Repeat every line below exactly as it reads.

Given material>

****

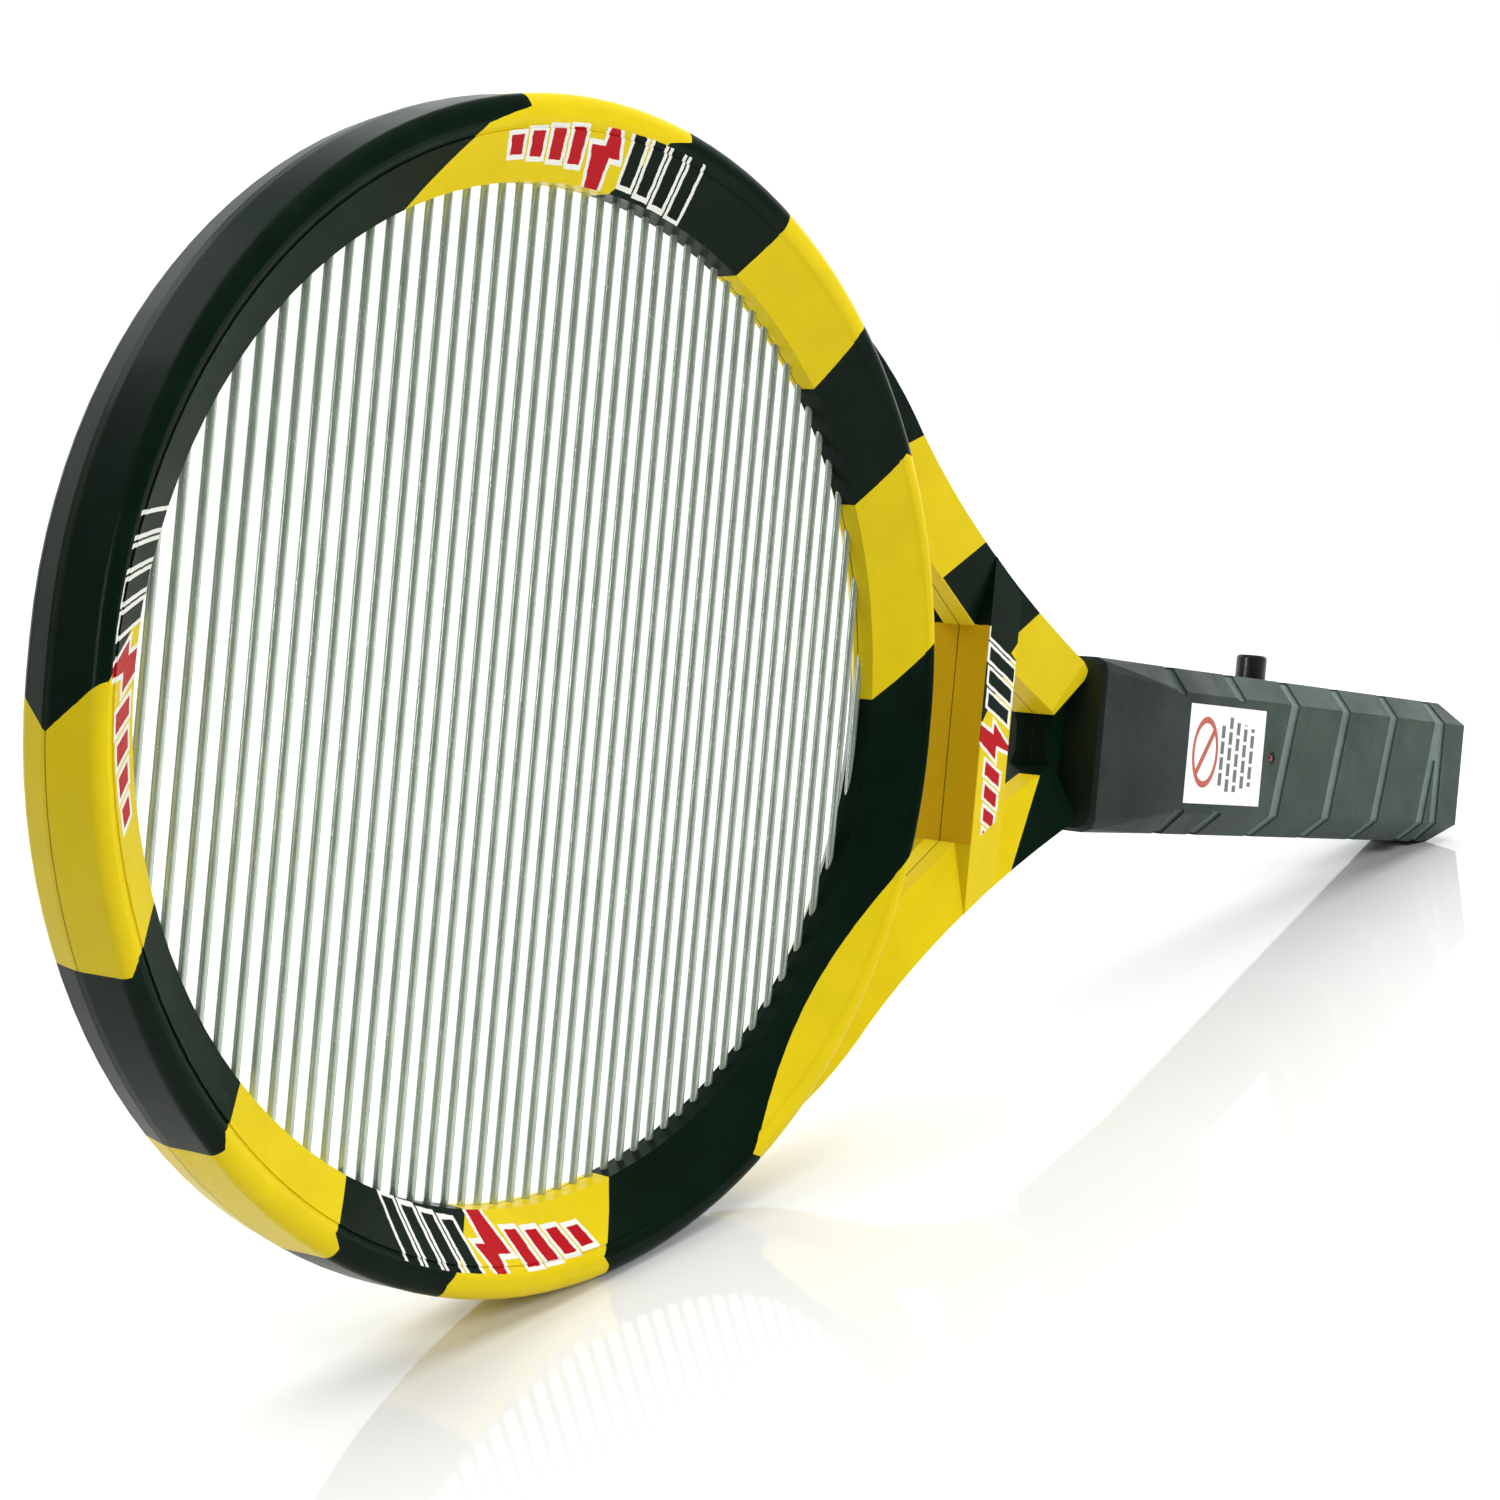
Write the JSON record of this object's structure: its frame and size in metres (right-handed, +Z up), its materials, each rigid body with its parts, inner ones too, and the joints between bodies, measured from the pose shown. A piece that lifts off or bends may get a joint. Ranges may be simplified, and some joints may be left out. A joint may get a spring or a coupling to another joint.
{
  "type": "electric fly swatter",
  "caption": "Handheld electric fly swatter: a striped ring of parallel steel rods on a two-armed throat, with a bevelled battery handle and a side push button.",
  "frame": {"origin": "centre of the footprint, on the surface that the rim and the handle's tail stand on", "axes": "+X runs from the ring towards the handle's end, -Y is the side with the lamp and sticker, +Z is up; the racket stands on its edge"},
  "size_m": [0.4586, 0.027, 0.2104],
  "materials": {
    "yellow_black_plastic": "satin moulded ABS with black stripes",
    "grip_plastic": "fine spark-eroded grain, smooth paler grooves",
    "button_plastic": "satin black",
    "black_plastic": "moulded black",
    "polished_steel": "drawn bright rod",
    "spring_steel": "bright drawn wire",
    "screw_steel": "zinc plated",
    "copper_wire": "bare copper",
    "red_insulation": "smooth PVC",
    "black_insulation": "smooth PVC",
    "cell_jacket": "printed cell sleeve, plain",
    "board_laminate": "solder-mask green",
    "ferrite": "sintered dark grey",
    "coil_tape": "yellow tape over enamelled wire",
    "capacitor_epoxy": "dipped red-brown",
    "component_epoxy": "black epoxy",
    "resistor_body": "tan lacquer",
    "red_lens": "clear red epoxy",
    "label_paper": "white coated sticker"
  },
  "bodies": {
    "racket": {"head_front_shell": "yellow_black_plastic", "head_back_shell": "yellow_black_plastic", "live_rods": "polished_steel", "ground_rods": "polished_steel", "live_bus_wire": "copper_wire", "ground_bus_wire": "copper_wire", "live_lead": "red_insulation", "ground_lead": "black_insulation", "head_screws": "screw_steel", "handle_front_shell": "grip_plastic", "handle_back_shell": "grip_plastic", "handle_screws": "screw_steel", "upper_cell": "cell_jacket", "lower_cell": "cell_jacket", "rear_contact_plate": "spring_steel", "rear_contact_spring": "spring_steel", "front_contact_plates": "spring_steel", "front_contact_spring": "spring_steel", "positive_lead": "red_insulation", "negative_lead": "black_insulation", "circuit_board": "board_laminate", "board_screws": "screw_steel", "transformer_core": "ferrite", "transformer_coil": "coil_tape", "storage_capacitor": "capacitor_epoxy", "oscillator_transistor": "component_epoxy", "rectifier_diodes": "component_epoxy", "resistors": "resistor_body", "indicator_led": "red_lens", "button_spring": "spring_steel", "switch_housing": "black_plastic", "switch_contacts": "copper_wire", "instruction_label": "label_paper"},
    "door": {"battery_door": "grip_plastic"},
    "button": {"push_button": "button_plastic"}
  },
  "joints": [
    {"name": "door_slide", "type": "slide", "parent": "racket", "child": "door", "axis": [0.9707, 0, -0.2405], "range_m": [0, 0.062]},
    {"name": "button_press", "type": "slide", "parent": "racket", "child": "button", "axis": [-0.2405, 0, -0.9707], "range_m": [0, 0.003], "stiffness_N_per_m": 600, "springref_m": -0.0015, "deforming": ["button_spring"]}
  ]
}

****

Written solution>
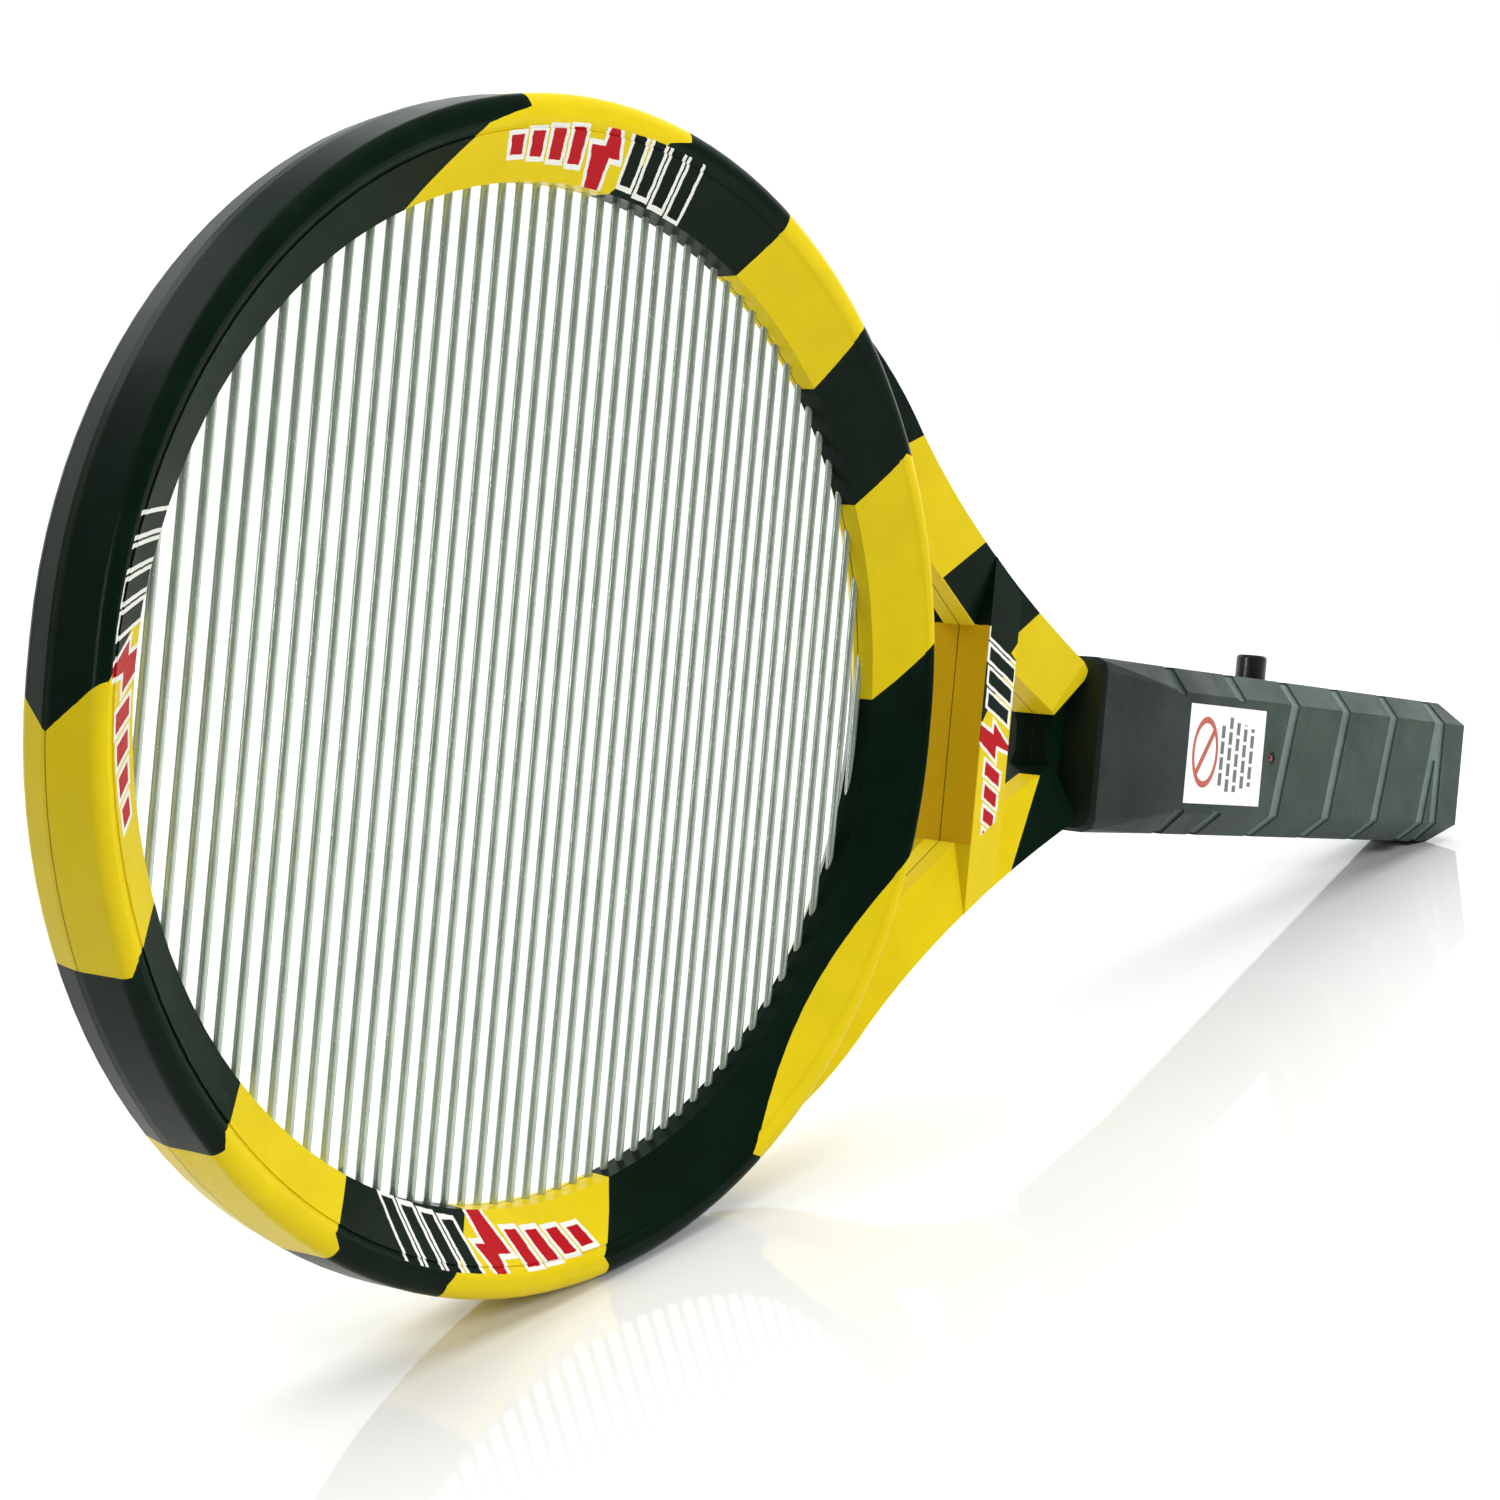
Write the JSON record of this object's structure: its frame and size in metres (right-handed, +Z up), its materials, each rigid body with its parts, inner ones too, and the joints between bodies, measured from the pose shown. A piece that lifts off or bends may get a joint. Ranges may be simplified, and some joints may be left out. A joint may get a spring or a coupling to another joint.
{
  "type": "electric fly swatter",
  "caption": "Handheld electric fly swatter: a striped ring of parallel steel rods on a two-armed throat, with a bevelled battery handle and a side push button.",
  "frame": {"origin": "centre of the footprint, on the surface that the rim and the handle's tail stand on", "axes": "+X runs from the ring towards the handle's end, -Y is the side with the lamp and sticker, +Z is up; the racket stands on its edge"},
  "size_m": [0.4586, 0.027, 0.2104],
  "materials": {
    "yellow_black_plastic": "satin moulded ABS with black stripes",
    "grip_plastic": "fine spark-eroded grain, smooth paler grooves",
    "button_plastic": "satin black",
    "black_plastic": "moulded black",
    "polished_steel": "drawn bright rod",
    "spring_steel": "bright drawn wire",
    "screw_steel": "zinc plated",
    "copper_wire": "bare copper",
    "red_insulation": "smooth PVC",
    "black_insulation": "smooth PVC",
    "cell_jacket": "printed cell sleeve, plain",
    "board_laminate": "solder-mask green",
    "ferrite": "sintered dark grey",
    "coil_tape": "yellow tape over enamelled wire",
    "capacitor_epoxy": "dipped red-brown",
    "component_epoxy": "black epoxy",
    "resistor_body": "tan lacquer",
    "red_lens": "clear red epoxy",
    "label_paper": "white coated sticker"
  },
  "bodies": {
    "racket": {"head_front_shell": "yellow_black_plastic", "head_back_shell": "yellow_black_plastic", "live_rods": "polished_steel", "ground_rods": "polished_steel", "live_bus_wire": "copper_wire", "ground_bus_wire": "copper_wire", "live_lead": "red_insulation", "ground_lead": "black_insulation", "head_screws": "screw_steel", "handle_front_shell": "grip_plastic", "handle_back_shell": "grip_plastic", "handle_screws": "screw_steel", "upper_cell": "cell_jacket", "lower_cell": "cell_jacket", "rear_contact_plate": "spring_steel", "rear_contact_spring": "spring_steel", "front_contact_plates": "spring_steel", "front_contact_spring": "spring_steel", "positive_lead": "red_insulation", "negative_lead": "black_insulation", "circuit_board": "board_laminate", "board_screws": "screw_steel", "transformer_core": "ferrite", "transformer_coil": "coil_tape", "storage_capacitor": "capacitor_epoxy", "oscillator_transistor": "component_epoxy", "rectifier_diodes": "component_epoxy", "resistors": "resistor_body", "indicator_led": "red_lens", "button_spring": "spring_steel", "switch_housing": "black_plastic", "switch_contacts": "copper_wire", "instruction_label": "label_paper"},
    "door": {"battery_door": "grip_plastic"},
    "button": {"push_button": "button_plastic"}
  },
  "joints": [
    {"name": "door_slide", "type": "slide", "parent": "racket", "child": "door", "axis": [0.9707, 0, -0.2405], "range_m": [0, 0.062]},
    {"name": "button_press", "type": "slide", "parent": "racket", "child": "button", "axis": [-0.2405, 0, -0.9707], "range_m": [0, 0.003], "stiffness_N_per_m": 600, "springref_m": -0.0015, "deforming": ["button_spring"]}
  ]
}